I know a lot of people (admittedly myself included) have been upset with the Rangers’ lack of activity since free agency opened, and understandably so. So far all Glen Sather has done is load up on bottom six forwards for depth purposes, but I’m not concerned just yet. Until I’m given reason to believe otherwise, I still think the Rangers will add a goal-scorer at some point this offseason, whether it’s Bobby Ryan, Rick Nash, or somebody else.

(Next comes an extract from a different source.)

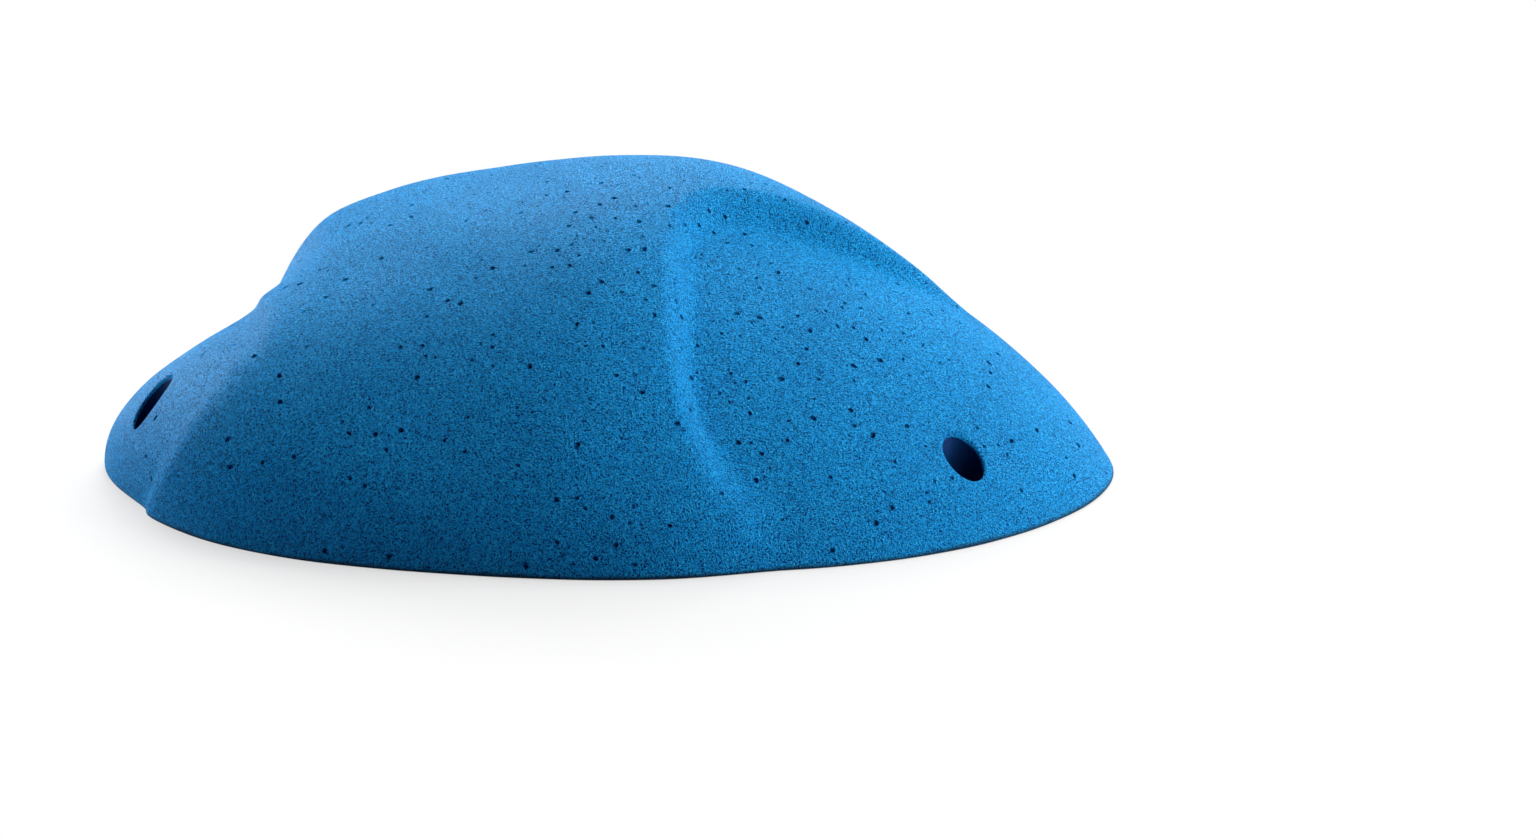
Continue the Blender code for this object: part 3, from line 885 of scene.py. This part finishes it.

I think Slats has done a decent job for the most part, though, by loading up on these depth signings so that the Rangers have protection in the event someone goes down with an injury so that now they hopefully won’t be in a position where they have to waste a draft pick on acquiring a guy like John Scott or scour the waiver wire for another Jeff Woywitka. I have a hard time believing, though, that this will be the extent of the Rangers’ activity in the free agent and trade market this offseason when it’s all said and done.